Every one of us has had that tingling feeling at the back of our necks while trying to reach to our car in an isolated area or in the basement of a shopping mall or in an expansive parking lot. The fear of someone lurking in the shadows or an anticipation of a person springing on to you from the dark makes one either hasten their pace or to reach out for the pepper spray can in their purses. We all suffer from this fear of the unknown and one can only be prepared and alert to prevent one from happening.

Wikipedia defines carjacking as an 'armed assault when the vehicle is occupied'. And this is more dangerous than a vehicle theft purely because the occupants are in danger of limb and life in carjacking cases whereas plain theft may only be a material loss. There is no knowing what may happen to a victim of a carjacking and hence one should take precautions at all times.

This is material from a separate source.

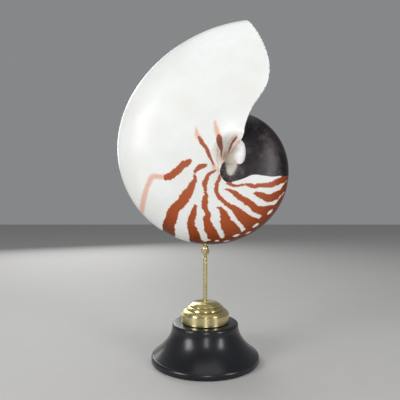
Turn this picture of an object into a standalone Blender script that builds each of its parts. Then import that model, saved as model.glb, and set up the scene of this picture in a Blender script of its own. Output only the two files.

Hopefully, cars of the future will be more than helpful to deter such situations but technology is at hand already through connected cars. A connected car is one that is always connected to the internet and allows data transfer between the car's sensors and the cloud. While there are a number of use cases for connected car, I think we can add one more to that list by using it as a deterrent to carjacking. Simply put, a car can be triggered to take pictures of its immediate surroundings and relay it to a database in the cloud in real time.

Let me explain more on this. Say, you get into your car and as you are about to start the engine, you see someone approach your car door in a threatening way. You press the panic button on the steering wheel or on the door panel. This will trigger the cameras on the door sill to immediately start taking pictures with LED flash. Once taken, the pictures get automatically uploaded into a secure website for future reference, if required. An alarm will also get triggered about the incident (activation of panic button) which will result in a call back given to the car to check if everything is okay and if the incident was true or accidental.

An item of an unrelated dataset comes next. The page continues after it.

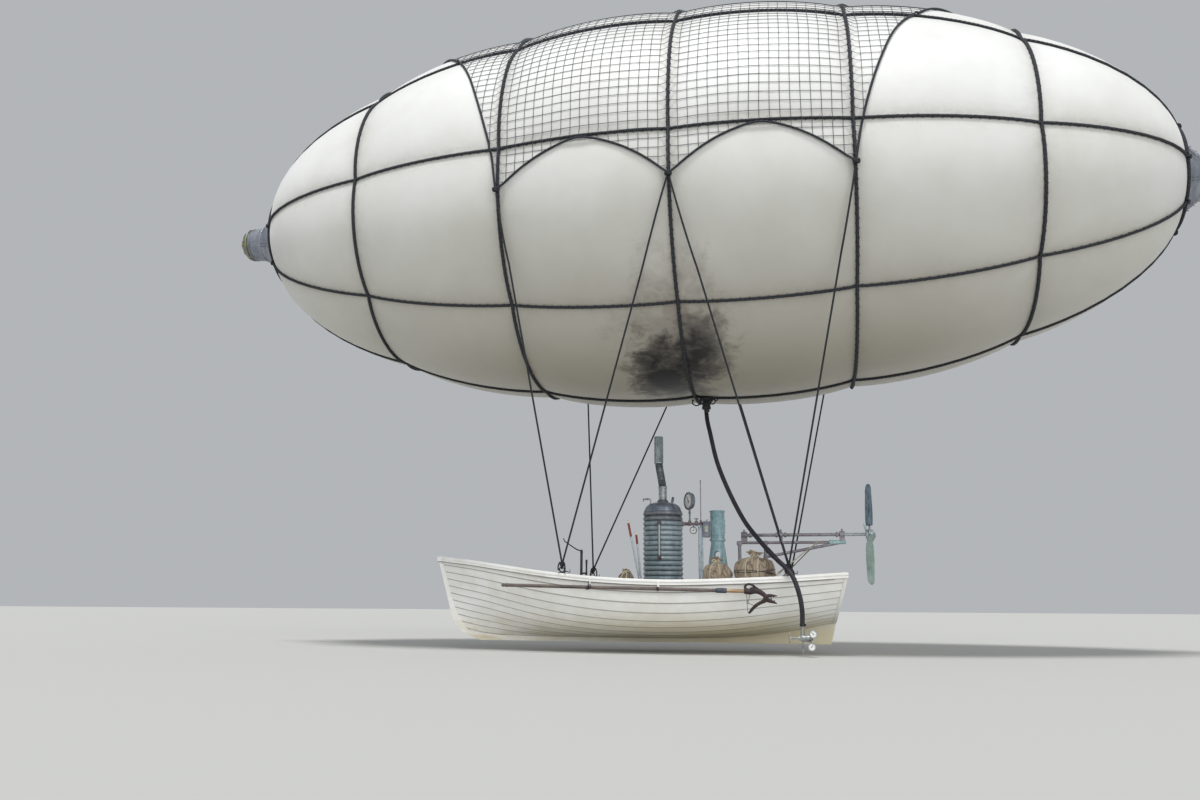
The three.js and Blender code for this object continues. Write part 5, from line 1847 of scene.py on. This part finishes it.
def makeGuy(side, label):
    beam, sheer = sheerAt(drive["guyFrom"])
    foot = point(drive["guyFrom"], side * (beam + 0.002), sheer + 0.0169)
    start, end = foot + zAxis * 0.016, Vector(drive["guyTo"])
    way = (end - start).normalized()
    stop = end - way * 0.0245
    lathe(mm((0, 0), (13, 0), (13, 3), (9, 5), (0, 5)), 20, foot)
    hoop(0.009, 0.0032, 24, 8, toward(foot + zAxis * 0.013, way.cross(zAxis)))
    pipe([start + way * 0.006, start.lerp(end, 0.5), stop], 0.0055, 12)
    a, b = start.lerp(end, 0.06), start.lerp(end, 0.17)
    # turnbuckle: two bosses joined by side bars round the screw
    for place in (a, b):
        lathe(collar(0.01, 0.012, 0.008, 0.005), 20, toward(place, way))
    across = way.cross(zAxis).normalized()
    for s in (-1, 1):
        pipe([a + across * 0.0085 * s, b + across * 0.0085 * s], 0.0034, 8)
    hoop(0.0185, 0.0045, 24, 8, toward(end - way * 0.005, xAxis))
    makePiece(f"guy_rod_{label}", [guyCream], f"guy_{label}")


def makeShaft():
    z = drive["z"]
    lathe(mm((0, 445), (14.5, 445), (16, 446.5), (16, 1413), (0, 1413)), 40, toward((0, 0, z), xAxis), 1)
    rows = mm((0, 1413.5), (15.8, 1413.5), (15.8, 1652), (44, 1652), (46, 1655), (46, 1676), (43, 1680),
        (43, 1682), (82.5, 1682), (84, 1683.5), (84, 1690.5), (82.5, 1692), (43, 1692), (43, 1695),
        (46, 1699), (46, 1719), (44, 1722), (30, 1722), (16, 1722), (16, 1743), (14, 1745), (0, 1745))
    lathe(rows, 72, toward((0, 0, z), xAxis))
    bolt(0.029, 0.014, toward((1.7225, 0, z), xAxis))
    for x in (0.53, 0.79, 0.875, 1.375):
        lathe(mm((15.5, -11), (23, -11), (24.5, -9), (24.5, 9), (23, 11), (15.5, 11)), 32,
            toward((x, 0, z), xAxis), 1)
        bolt(0.0045, 0.003, toward((x, 0, z + 0.0243), zAxis), 1)
    for k in range(4):
        turn = propeller["turn"] + pi * k / 2
        out = point(0, -sin(turn), cos(turn))
        for shift in (-0.012, 0.012):
            across = point(0, cos(turn), sin(turn))
            bolt(0.0062, 0.005, toward(point(1.6925, 0, z) + out * 0.068 + across * shift, xAxis))
    makePiece("drive_shaft_and_hub", [steelRod, boomRust], "propeller_shaft", body="propeller",
        sharp=36)


def makeBlade(number):
    first, last = propeller["sections"][0][0], propeller["sections"][-1][0]
    sections = []
    for k in range(41):
        r = first + (last - first) * (k / 40)
        chord, pitch = fair(propeller["sections"], r, (1, 2))
        if r > last - 0.012:
            chord *= sqrt(max(1 - ((r - last + 0.012) / 0.0124) ** 2, 0.04))
        lean, half, thick = radians(pitch), chord / 2, propeller["thick"] / 2 * (1.15 - 0.5 * k / 40)
        outline = []
        for a in turnsOf(20):
            u, v = half * copysign(abs(cos(a)) ** 0.8, cos(a)), thick * copysign(abs(sin(a)) ** 0.6, sin(a))
            v += 0.05 * (half * half - u * u) / max(half, 1e-4)  # a little camber
            outline.append(point(u * sin(lean) + v * cos(lean), u * cos(lean) - v * sin(lean), r))
        sections.append(outline)
    # the root tab lies on the hub's plate
    turn = propeller["turn"] + pi / 2 * (number - 1)
    spot = Matrix.Translation((propeller["x"], 0, drive["z"])) @ Matrix.Rotation(turn, 4, "X")
    put(loft(sections), 0, spot)
    block((0.0054, -0.029, 0.05), (0.0092, 0.029, 0.094), 0.0015, where=spot)
    # blade 1, at the top, takes the darker copy: painted shade
    makePiece(f"propeller_blade_{number}", [bladeShaded if number == 1 else bladeMint],
        f"blade_{number}", body="propeller", sharp=50)


makeBoom()
makeGuy(-1, "port")
makeGuy(1, "starboard")
makeShaft()
for bladeNumber in (1, 2, 3, 4):
    makeBlade(bladeNumber)
print("stage: engine and drive")


# Sacks: filled burlap bags, blown up a little by a cloth run, then tied at the neck

sacks = {
    "fore": {"at": (0.234, -0.43), "half": (0.149, 0.14), "height": 0.396, "seed": 3,
        "lean": (-0.006, -0.004), "cross": False, "shape": "round"},
    "aft": {"at": (0.583, -0.42), "half": (0.188, 0.165), "height": 0.454, "seed": 8,
        "lean": (0.008, -0.006), "cross": True, "shape": "square"},
    "small": {"at": (-0.656, -0.43), "half": (0.088, 0.1), "height": 0.29, "seed": 5, "lean": (0.004, 0),
        "cross": False, "shape": "round"},
}
burlap = {
    "light": "e8d9c2",
    "dark": "9a8871",
    "small": "b3a899",
    "threads": 0.0036,  # spacing of the threads
    "voxel": 0.006,
    "pressure": 4,
    "maxMove": 0.012,
    "neck": 0.87,  # share of the height where the tie sits
    "lumps": 0.08,
    "pleats": 0.2,
    "round": ((0, 0.74), (0.015, 0.88), (0.06, 0.98), (0.16, 1.02), (0.34, 1.01), (0.5, 0.98),
        (0.63, 0.92), (0.74, 0.83), (0.83, 0.71), (0.9, 0.57), (0.95, 0.42), (0.98, 0.3), (0.992, 0.23),
        (1, 0.19)),
    "square": ((0, 0.74), (0.012, 0.88), (0.05, 0.96), (0.15, 1), (0.35, 1), (0.55, 0.99), (0.7, 0.96),
        (0.8, 0.9), (0.88, 0.79), (0.93, 0.64), (0.965, 0.47), (0.982, 0.34), (0.992, 0.25), (1, 0.19)),
}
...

Car OEMs can provide this as additional features for safety or it could be also provided as after-market options. The cloud storage would definitely be provided as a subscription based service as an additional revenue model within connected car program. Customers could also operate their account to view or delete old history and other details. It would also be a cool way to take Selfies using your car!

One would need the following (at the least) to make this happen:

·         Cameras with LED flash to be installed on the door sills. With smartphone technology development, the camera sizes have gone smaller and with High Definition features, the picture quality has become sharper. The LED 'flash-in-your-face' may also deter the weak hearted crooks from carrying out their planned assault and has its own benefits.

·         A panic button feature would be required on the steering wheel or on the door panel. This can be designed based on research for most accessible position in such situations. It could be in one or multiple locations.

·         Internet connectivity within the car. Car companies are already working on getting a lot of connected car features into modern cars today.

·         A secure database on the cloud to upload the pictures taken along with geo location and time. The upload should happen in real time so that there is no chance for anyone to prevent it from being stored. The pictures should also not be stored locally within the car as it would lead to damage of the car and harm to the victim. The event could also trigger storage of additional important data after the panic button is triggered viz.  engine condition (on/off) for next 30 min, driving pattern, driving speed post event, etc. Algorithms can be run in real time to check if car is moving in a direction other than usual routes or if the driving pattern is different from the car owner's for gaining additional insights into whether the car is driven by the owner or the carjacker.

·         A call back to the car can also be done to check on the condition of the owner. A pre-programmed code word could be defined to inform the police or security that the response is under duress. This will be helpful under certain situations as well.

I agree that this will not be able to prevent carjacking but if this facility was available, then it would only make carjacking a difficult career option for crooks. With more such anti-carjacking features, I hope one day it will be lot safer to drive a car. Obviously, autonomous or self-driving cars will definitely bring in more safety options but until then we will need interim solutions to deter carjackers of this world. Drive safe, be safe!